Dunning's work at the University of Leicester's Centre for Research into Sport and Society made him one of the world's foremost experts on the sociology of football-related violence, which he refuses to see in terms of the conventional definition - a single phenomenon caused by a mixture of the effects of drunkenness, unemployment, violence on the field of play, and the permissive society.

His analysis tends towards a view, expressed in a recent article in the European Journal on Criminal Policy and Research, that football hooliganism is "basically about masculinity, territorial struggle and excitement . . . fighting is a central source of meaning, status or `reputation' and pleasurable emotional arousal".

"Football is the world's most popular spectator sport," Professor Dunning continued, "so I don't think it's surprising that it should be the vehicle for what you might call the pathologies or the fault-lines of organised societies, which might include racial, tribal or sectarian differences."

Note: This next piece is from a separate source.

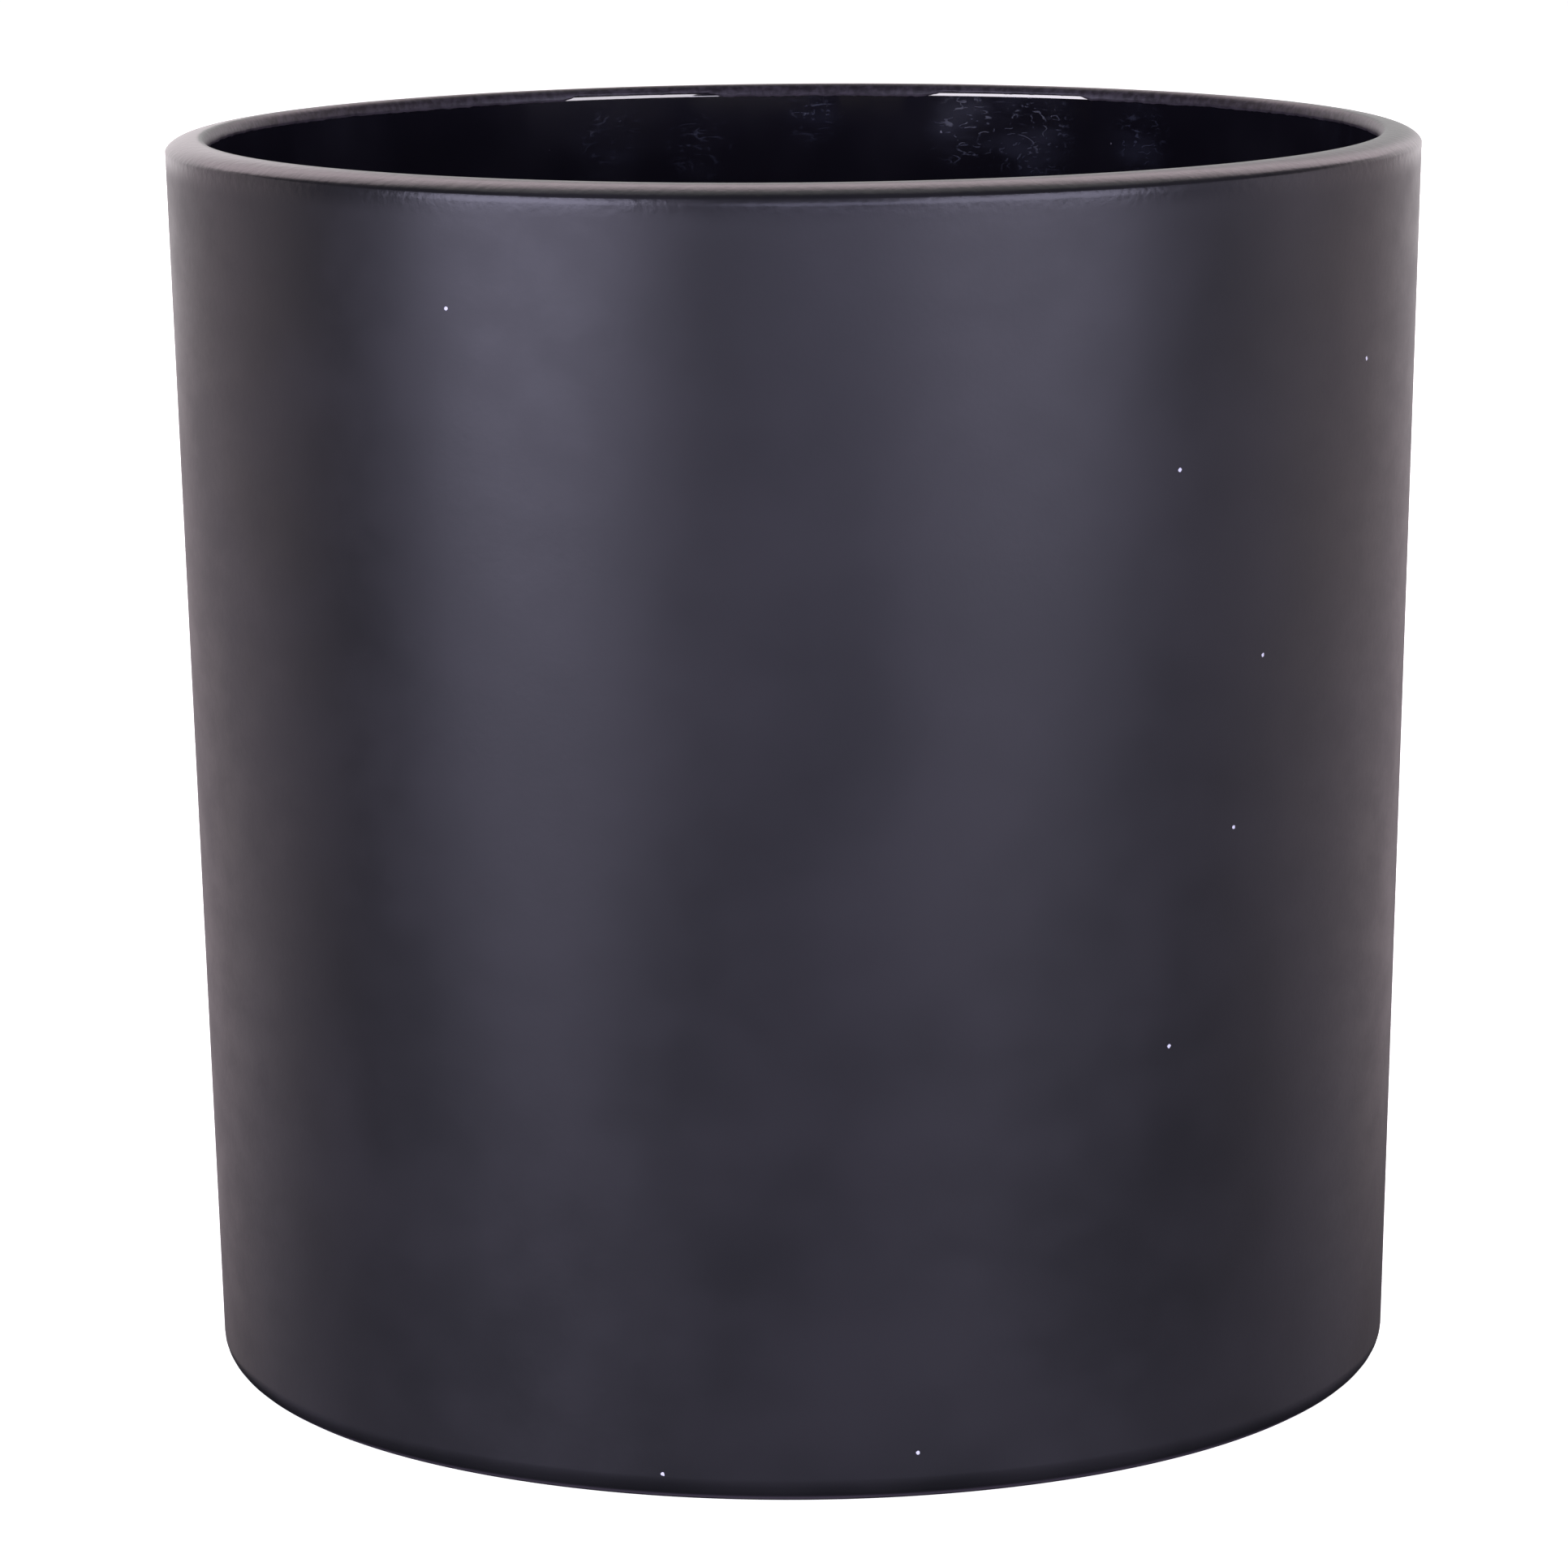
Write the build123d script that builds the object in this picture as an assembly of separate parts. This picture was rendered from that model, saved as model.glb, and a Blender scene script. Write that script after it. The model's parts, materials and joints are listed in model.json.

In England, that fault-line is generally the one running between two neighbouring clubs. "The hard core of English hooligans, like the Chelsea Headhunters, have an interest in getting publicity for what they're doing, either for the National Front or simply for themselves," he said. "But there are people whom we've come to call football hooligans who just like a punch-up."

After watching the England fans rioting in Charleroi during Euro 2000 on his hotel TV, the Italian player Angelo di Livio asked a reasonable question: "How is it possible that such an advanced nation can't shake off this plague?" But this season Di Livio's own nation has been the epicentre of football-related violence.